B is correct. Although the general rule would protect the homeowner from being liable for the repairman's negligence because he was an independent contractor, there is an exception to this rule involving non-delegable duties. Where there is a non-delegable duty, such as the policy to keep the sidewalks safe in this case, the delegator/homeowner is liable for the negligence of even an independent contractor. The pedestrian will, therefore, prevail in an action against the homeowner because, even though the homeowner was not negligent, liability for the repairman remains for the non-delegable duty of protecting passerbys on the sidewalk.

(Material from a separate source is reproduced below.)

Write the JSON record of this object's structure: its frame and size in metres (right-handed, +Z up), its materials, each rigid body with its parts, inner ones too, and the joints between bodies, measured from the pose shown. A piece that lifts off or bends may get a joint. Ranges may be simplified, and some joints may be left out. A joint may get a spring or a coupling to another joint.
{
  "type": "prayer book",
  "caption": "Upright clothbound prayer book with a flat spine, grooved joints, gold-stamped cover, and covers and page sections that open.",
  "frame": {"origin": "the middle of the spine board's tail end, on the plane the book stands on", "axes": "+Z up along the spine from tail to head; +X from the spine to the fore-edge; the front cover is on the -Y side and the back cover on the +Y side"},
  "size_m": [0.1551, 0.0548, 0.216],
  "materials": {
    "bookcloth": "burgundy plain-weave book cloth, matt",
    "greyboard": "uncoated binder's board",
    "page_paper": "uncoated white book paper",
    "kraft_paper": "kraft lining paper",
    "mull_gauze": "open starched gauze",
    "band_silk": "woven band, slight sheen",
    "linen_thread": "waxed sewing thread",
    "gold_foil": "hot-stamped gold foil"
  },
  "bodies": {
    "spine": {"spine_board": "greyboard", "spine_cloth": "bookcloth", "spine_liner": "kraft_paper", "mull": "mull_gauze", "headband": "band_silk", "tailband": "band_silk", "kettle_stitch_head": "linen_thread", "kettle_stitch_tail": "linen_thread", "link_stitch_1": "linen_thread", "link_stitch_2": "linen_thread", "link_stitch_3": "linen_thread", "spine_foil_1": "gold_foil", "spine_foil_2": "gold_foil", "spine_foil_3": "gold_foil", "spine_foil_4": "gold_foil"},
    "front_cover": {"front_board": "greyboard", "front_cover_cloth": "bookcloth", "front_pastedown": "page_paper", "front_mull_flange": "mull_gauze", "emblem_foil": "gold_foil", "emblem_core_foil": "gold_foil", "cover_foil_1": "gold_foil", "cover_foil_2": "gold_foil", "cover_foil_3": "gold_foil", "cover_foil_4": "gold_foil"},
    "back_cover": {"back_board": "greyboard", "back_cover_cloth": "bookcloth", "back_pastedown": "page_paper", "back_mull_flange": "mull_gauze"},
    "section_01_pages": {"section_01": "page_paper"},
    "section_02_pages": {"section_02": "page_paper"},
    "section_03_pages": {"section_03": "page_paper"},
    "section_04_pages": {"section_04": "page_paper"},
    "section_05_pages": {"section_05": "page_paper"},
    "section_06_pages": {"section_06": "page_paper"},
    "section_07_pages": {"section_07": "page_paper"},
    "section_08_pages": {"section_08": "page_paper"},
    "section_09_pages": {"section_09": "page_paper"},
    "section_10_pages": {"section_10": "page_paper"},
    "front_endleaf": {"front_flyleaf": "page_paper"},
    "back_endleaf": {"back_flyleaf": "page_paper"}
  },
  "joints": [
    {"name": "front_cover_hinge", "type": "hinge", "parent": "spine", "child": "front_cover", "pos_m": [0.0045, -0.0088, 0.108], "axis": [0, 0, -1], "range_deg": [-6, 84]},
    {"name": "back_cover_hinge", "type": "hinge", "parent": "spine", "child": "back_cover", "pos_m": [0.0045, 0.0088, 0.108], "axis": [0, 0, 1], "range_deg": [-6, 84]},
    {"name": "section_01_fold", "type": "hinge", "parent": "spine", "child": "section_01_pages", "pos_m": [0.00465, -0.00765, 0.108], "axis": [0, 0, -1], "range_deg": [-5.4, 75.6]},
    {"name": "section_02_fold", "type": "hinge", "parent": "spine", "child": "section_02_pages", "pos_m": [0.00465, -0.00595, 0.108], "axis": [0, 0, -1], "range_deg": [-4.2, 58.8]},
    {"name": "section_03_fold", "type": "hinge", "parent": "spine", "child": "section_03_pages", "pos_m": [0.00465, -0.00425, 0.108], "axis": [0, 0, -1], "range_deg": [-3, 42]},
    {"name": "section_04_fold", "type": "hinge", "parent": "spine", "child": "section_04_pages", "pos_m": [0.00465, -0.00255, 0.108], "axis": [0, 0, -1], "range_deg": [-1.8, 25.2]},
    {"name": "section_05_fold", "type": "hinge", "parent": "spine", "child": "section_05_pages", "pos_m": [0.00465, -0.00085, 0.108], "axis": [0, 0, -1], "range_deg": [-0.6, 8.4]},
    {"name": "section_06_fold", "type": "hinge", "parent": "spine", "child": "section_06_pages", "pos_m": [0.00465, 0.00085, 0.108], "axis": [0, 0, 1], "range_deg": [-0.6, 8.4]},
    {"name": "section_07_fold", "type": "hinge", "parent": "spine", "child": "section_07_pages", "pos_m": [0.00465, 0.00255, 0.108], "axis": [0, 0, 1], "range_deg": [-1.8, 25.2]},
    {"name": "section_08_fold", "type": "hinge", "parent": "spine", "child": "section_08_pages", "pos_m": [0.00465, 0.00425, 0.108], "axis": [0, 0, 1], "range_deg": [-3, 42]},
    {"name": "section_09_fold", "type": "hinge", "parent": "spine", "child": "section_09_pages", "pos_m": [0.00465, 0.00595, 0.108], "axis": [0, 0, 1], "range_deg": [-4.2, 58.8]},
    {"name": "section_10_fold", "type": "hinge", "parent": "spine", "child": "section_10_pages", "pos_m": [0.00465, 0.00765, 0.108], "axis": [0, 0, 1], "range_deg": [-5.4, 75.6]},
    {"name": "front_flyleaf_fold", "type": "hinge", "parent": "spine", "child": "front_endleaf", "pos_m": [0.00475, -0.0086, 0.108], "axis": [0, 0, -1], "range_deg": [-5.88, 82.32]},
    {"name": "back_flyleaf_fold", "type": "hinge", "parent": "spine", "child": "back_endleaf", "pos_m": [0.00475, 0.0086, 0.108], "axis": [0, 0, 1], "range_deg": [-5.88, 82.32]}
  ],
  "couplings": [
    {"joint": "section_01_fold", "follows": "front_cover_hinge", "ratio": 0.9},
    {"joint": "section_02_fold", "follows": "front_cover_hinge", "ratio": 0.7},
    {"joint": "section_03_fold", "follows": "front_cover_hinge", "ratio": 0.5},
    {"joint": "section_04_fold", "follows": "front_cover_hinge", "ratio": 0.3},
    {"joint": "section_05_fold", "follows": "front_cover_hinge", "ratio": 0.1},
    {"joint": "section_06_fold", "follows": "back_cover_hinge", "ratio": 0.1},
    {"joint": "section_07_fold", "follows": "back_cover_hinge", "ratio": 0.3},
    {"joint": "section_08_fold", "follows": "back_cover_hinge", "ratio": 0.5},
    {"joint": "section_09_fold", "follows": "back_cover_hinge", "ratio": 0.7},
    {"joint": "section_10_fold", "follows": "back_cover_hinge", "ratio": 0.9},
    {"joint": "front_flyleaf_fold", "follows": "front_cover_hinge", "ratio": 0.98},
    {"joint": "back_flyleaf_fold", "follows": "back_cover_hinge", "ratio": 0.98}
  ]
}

A is incorrect. This answer reaches the correct answer with the wrong reasoning. The pedestrian will prevail, but not because of the doctrine of res ipsa loquitur. The facts of this case state that the repairman and not the homeowner/defendant was negligent, and that the repairman's actions caused the lumber to fall. Res ipsa is thus inapplicable because the homeowner was conclusively not negligent, so no inference as to the defendant's negligence can be drawn. Vicarious liability will be the basis for holding the homeowner liable, as explained above.
C is incorrect. Even though the repairman was an independent contractor, and the general rule severs liability between this actor and the employer, here an exception applies. The homeowner is vicariously liable for the repairment's negligence because the duty to protect the public from dangers on the sidewalk was non-delegable. Note: «Servant» historically is a term of art used to describe an employee for purposes of vicarious liability, which does not apply here, where the repairman was an independent contractor.
D is incorrect. This answer correctly states that the homeowner was not negligent, however, the homeowner is still liable for the negligence of the repairman, an independent contractor, under the exception for non-delegable duties, as explained above.